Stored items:
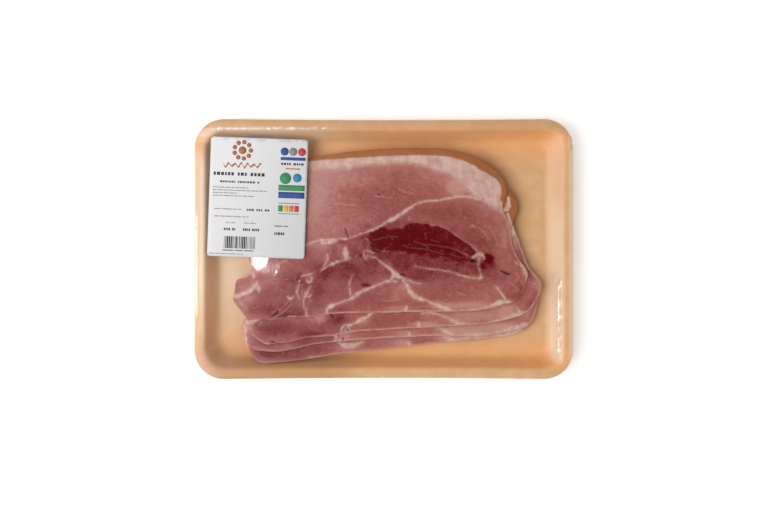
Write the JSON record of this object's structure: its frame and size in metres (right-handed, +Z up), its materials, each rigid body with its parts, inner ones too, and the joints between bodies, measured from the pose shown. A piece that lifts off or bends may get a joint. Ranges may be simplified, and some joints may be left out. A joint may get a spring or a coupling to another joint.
{
  "type": "pack of cooked ham",
  "caption": "Flat pack of overlapping cooked ham slices with rind on a moulded foam tray, overwrapped in clear stretch film with a paper label on top.",
  "frame": {"origin": "middle of the pack's underside, on the surface it rests on", "axes": "+Z up out of the tray, +X along the tray's long side, +Y towards the rind side of the slices"},
  "size_m": [0.2916, 0.2008, 0.0222],
  "materials": {
    "foam": "expanded polystyrene foam, peach, fine closed cells with a smooth skin",
    "ham": "moist cooked meat, pink to dark red muscle with pale fat seams and a brown rind",
    "film": "clear glossy stretch film, taut on top, folded and pressed flat under the tray",
    "label": null
  },
  "bodies": {
    "root": {"tray": "foam", "ham_slice_1": "ham", "ham_slice_2": "ham", "ham_slice_3": "ham", "ham_slice_4": "ham", "film": "film", "label": "label"}
  },
  "joints": []
}
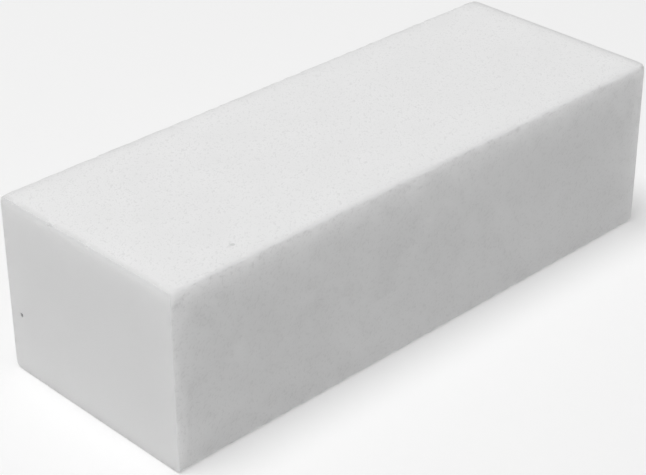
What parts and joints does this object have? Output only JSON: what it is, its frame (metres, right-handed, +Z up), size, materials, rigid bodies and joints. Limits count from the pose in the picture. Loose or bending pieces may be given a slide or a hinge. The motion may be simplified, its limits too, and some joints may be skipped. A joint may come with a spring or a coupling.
{
  "type": "nail buffer block",
  "caption": "Rectangular hand-held buffing block: a soft foam core with fine abrasive grit bonded to its long faces.",
  "frame": {"origin": "middle of the bottom face, which the block rests on", "axes": "+X along the block's length, +Y across its width from the front face to the back face, +Z up through its height"},
  "size_m": [0.095, 0.0356, 0.0277],
  "materials": {
    "foam": "cut closed-cell foam, matt and slightly translucent",
    "bond_resin": "clear flexible resin, satin, soaked into the foam's surface cells",
    "grit": "fine white mineral grit, matt, with a dry anti-clog dusting"
  },
  "bodies": {
    "root": {"foam_core": "foam", "top_bond_resin": "bond_resin", "top_grit_coat": "grit", "bottom_bond_resin": "bond_resin", "bottom_grit_coat": "grit", "front_bond_resin": "bond_resin", "front_grit_coat": "grit", "back_bond_resin": "bond_resin", "back_grit_coat": "grit"}
  },
  "joints": []
}
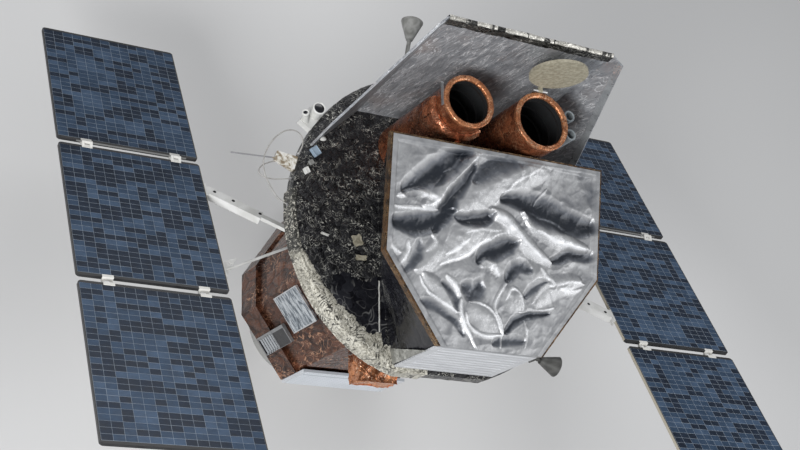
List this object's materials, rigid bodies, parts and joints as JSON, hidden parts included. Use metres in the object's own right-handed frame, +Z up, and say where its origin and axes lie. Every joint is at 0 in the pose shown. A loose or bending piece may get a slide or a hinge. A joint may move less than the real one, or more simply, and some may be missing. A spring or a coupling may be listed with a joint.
{
  "type": "space observatory satellite",
  "caption": "Gamma-ray astronomy satellite on its launch adapter, with a tilted coded mask, telescope tubes, a sunshade and folding solar wings on rotary drives.",
  "frame": {"origin": "centre of the launch adapter ring's bolt circle, in the ring's lower face", "axes": "+Z up, the way the telescopes look, normal to the adapter ring; +X along the span of the solar wings, to the wing on the right as the coded mask is seen from its radiator side; +Y towards the sunshade, away from the mask's radiator"},
  "size_m": [5.4, 3.5556, 3.8876],
  "materials": {
    "adapter_metal": "satin",
    "bus_foil": "crinkled film",
    "deck_foil": "crinkled film",
    "mask_blanket": "soft folded film",
    "mask_tape": "satin",
    "shield_film": "gloss",
    "radiator_white": "matt",
    "radiator_silver": "mirror",
    "copper_foil": "crinkled film",
    "bright_foil": "crinkled film",
    "shade_foil": "crinkled film",
    "flange_metal": "satin",
    "louvre_metal": "satin",
    "door_beige": "matt",
    "grey_metal": "satin",
    "white_paint": "satin",
    "cable_jacket": "satin jacket",
    "solar_cells": "glossy cells with a black back"
  },
  "bodies": {
    "satellite": {"adapter_ring": "adapter_metal", "bus_body": "bus_foil", "bus_radiator": "radiator_white", "side_radiator_left": "radiator_silver", "side_radiator_right": "radiator_silver", "louvre_left": "louvre_metal", "louvre_right": "louvre_metal", "foil_box": "bright_foil", "deck_ring": "bus_foil", "instrument_deck": "deck_foil", "mask_rim": "mask_tape", "mask_panel": "mask_blanket", "mask_shield": "shield_film", "shield_radiator": "radiator_white", "telescope_tube_left": "copper_foil", "telescope_tube_right": "copper_foil", "tube_cowl": "copper_foil", "finder_pair": "grey_metal", "door_bracket": "grey_metal", "sunshade_back": "shade_foil", "sunshade_left": "shade_foil", "sunshade_right": "shade_foil", "sunshade_flange_left": "flange_metal", "sunshade_flange_right": "flange_metal", "horn_upper": "grey_metal", "horn_lower": "grey_metal", "rod_antenna": "grey_metal", "star_trackers": "white_paint", "coax_long": "cable_jacket", "coax_short": "cable_jacket", "wing_drive_left": "grey_metal", "wing_drive_right": "grey_metal"},
    "wing_left": {"wing_hub_left": "white_paint", "yoke_arm_left": "white_paint", "yoke_strut_left": "white_paint", "panel_middle_left": "solar_cells"},
    "wing_left_upper": {"panel_upper_left": "solar_cells"},
    "wing_left_lower": {"panel_lower_left": "solar_cells"},
    "wing_right": {"wing_hub_right": "white_paint", "yoke_arm_right": "white_paint", "yoke_strut_right": "white_paint", "panel_middle_right": "solar_cells"},
    "wing_right_upper": {"panel_upper_right": "solar_cells"},
    "wing_right_lower": {"panel_lower_right": "solar_cells"},
    "door": {"telescope_door": "door_beige"}
  },
  "joints": [
    {"name": "array_drive_left", "type": "hinge", "parent": "satellite", "child": "wing_left", "pos_m": [-0.875, 0, 2.15], "axis": [1, 0, 0], "range_deg": [-180, 180]},
    {"name": "panel_fold_upper_left", "type": "hinge", "parent": "wing_left", "child": "wing_left_upper", "pos_m": [-2.163, 0.60987, 1.83938], "axis": [1, 0, 0], "range_deg": [0, 180]},
    {"name": "panel_fold_lower_left", "type": "hinge", "parent": "wing_left", "child": "wing_left_lower", "pos_m": [-2.163, -0.60987, 2.46062], "axis": [1, 0, 0], "range_deg": [0, 180]},
    {"name": "array_drive_right", "type": "hinge", "parent": "satellite", "child": "wing_right", "pos_m": [0.875, 0, 2.15], "axis": [1, 0, 0], "range_deg": [-180, 180]},
    {"name": "panel_fold_upper_right", "type": "hinge", "parent": "wing_right", "child": "wing_right_upper", "pos_m": [2.163, 0.60987, 1.83938], "axis": [1, 0, 0], "range_deg": [0, 180]},
    {"name": "panel_fold_lower_right", "type": "hinge", "parent": "wing_right", "child": "wing_right_lower", "pos_m": [2.163, -0.60987, 2.46062], "axis": [1, 0, 0], "range_deg": [0, 180]},
    {"name": "telescope_door_hinge", "type": "hinge", "parent": "satellite", "child": "door", "pos_m": [0.297, 0.895, 3.442], "axis": [1, 0, 0], "range_deg": [0, 91]}
  ]
}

** Problem **
Check each line of these records for the string "simplified" and state only how many lines have it.

** The output **
2